He explained, “I don’t know what else I can say other than I’ve got things to do for my country, too, and that’s what I’m going to try to do.” So that’s what we all did.

Ross-Nazzal: Were there ever any parallels made between you and Harrison [H.] Schmitt? I read that you were the first geologist to fly since Apollo. Was there any of that discussion going on?

Sullivan: Not in our crew. You know, where else there might have been, I don’t know, but not in our crew. I have always been envious of Jack, because he got dust on his boots. I wasn’t going anywhere that was going to put dust on my boots. Way too close to home to do so. Well, I could get interesting dust on my space boots if I wore them out in Death Valley, but not the dust that would count. The dust that would count has to me to be grayish-white dust or red dust.

Ross-Nazzal: Why don’t you take me back to the day of launch and what happened from the time you got up until you were in orbit.

Sullivan: Day of launch actually starts the night before, at least it did for me. You’ve gone through all of these events, and you’ve really replicated them quite precisely during the dry countdown about a month before, with someone by your shoulder walking things through and talking things through. At dry count you’re just trying to get the pattern and remember key things.

Because I had worked at the Cape, I had seen lots of countdowns. I had seen the evolution with the crews, and I knew outwardly all the events, but as I was going through the dry count on my own and launch countdown, I was so absorbed in the details that we were about to go do. Having lived through it as a Cape Crusader on goodly portions of five flights, it was almost like I was now the focus of was this vague movie that I was moving through.

It was really pretty interesting.
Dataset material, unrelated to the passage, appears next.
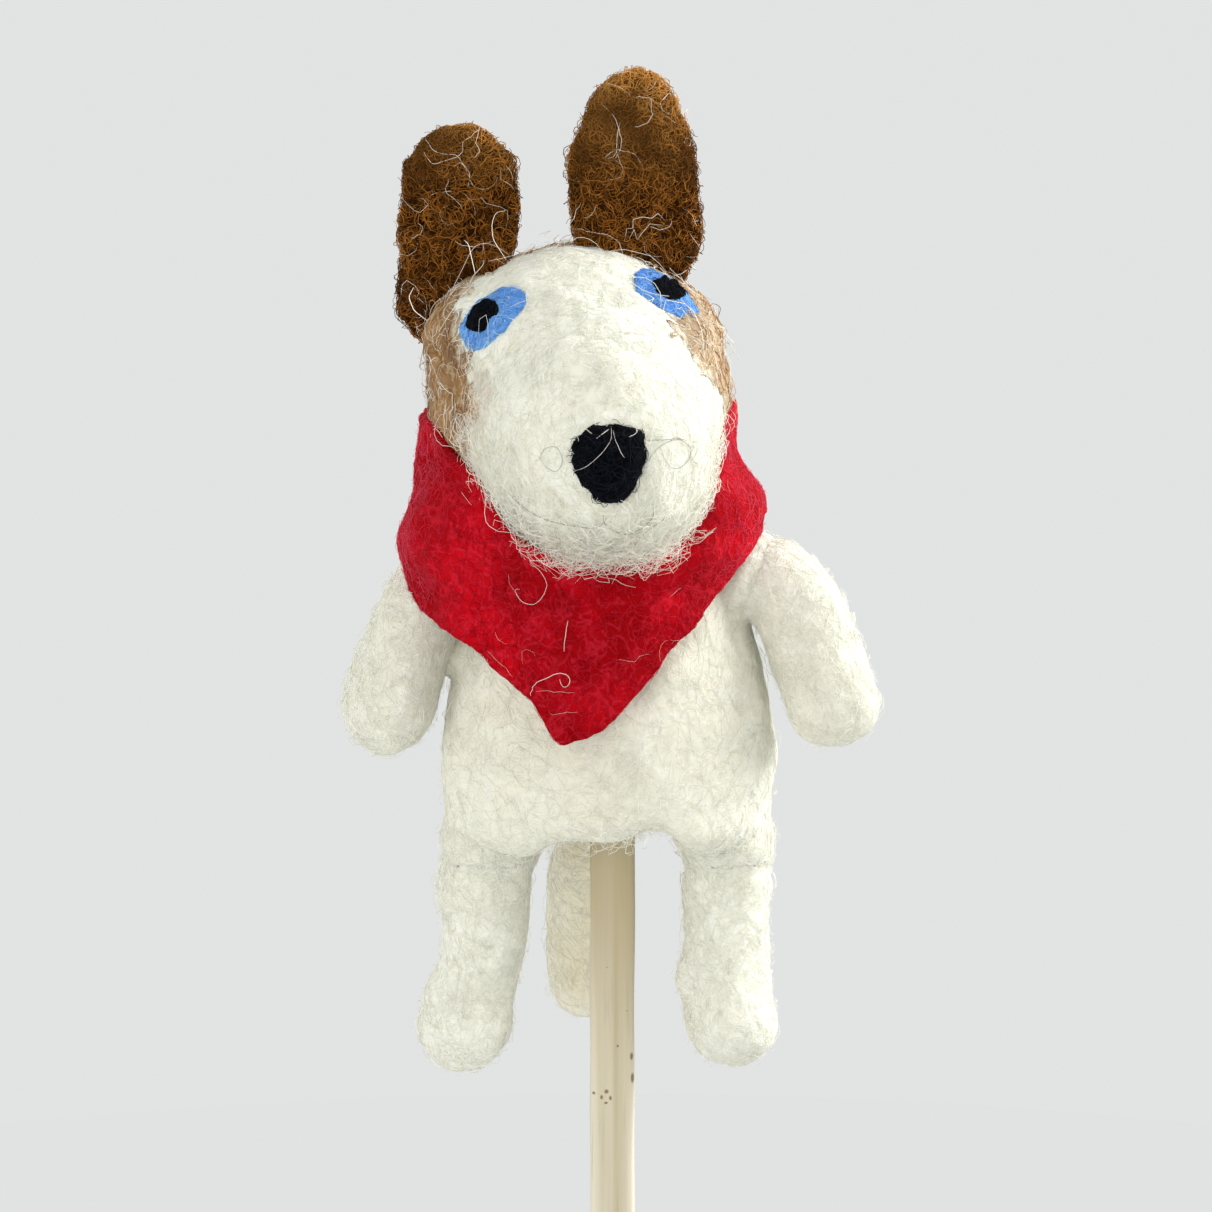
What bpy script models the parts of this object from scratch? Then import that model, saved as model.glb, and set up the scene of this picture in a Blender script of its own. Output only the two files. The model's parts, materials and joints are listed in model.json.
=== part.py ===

I wasn’t thinking and working any of the details that I had been so aware of when I worked at the Cape. I was just on this other thread, and it was sort of strikingly different to me to be doing it rather than shepherding and orchestrating for a crew member. I always felt like there was somebody perched right on my shoulder reminding me, “Now, remember, this is what’s going to happen,” and I realize, “Yes, I know that. I remember that. I know that.” Just an odd mix of very detailed and very vague.

For me, the night before the real launch was when I started to really be aware that I’m now going to go do a set of things in the next twelve hours, fourteen hours that I’ve watched and been a part of for five other Shuttle crews, and I just did myself thirty days ago. I’m going to do them again. On one level, it’s going to be identical, very familiar, very simple, and on another level it’s all different. It’s almost amazingly, bewilderingly, kind of surrealistically different.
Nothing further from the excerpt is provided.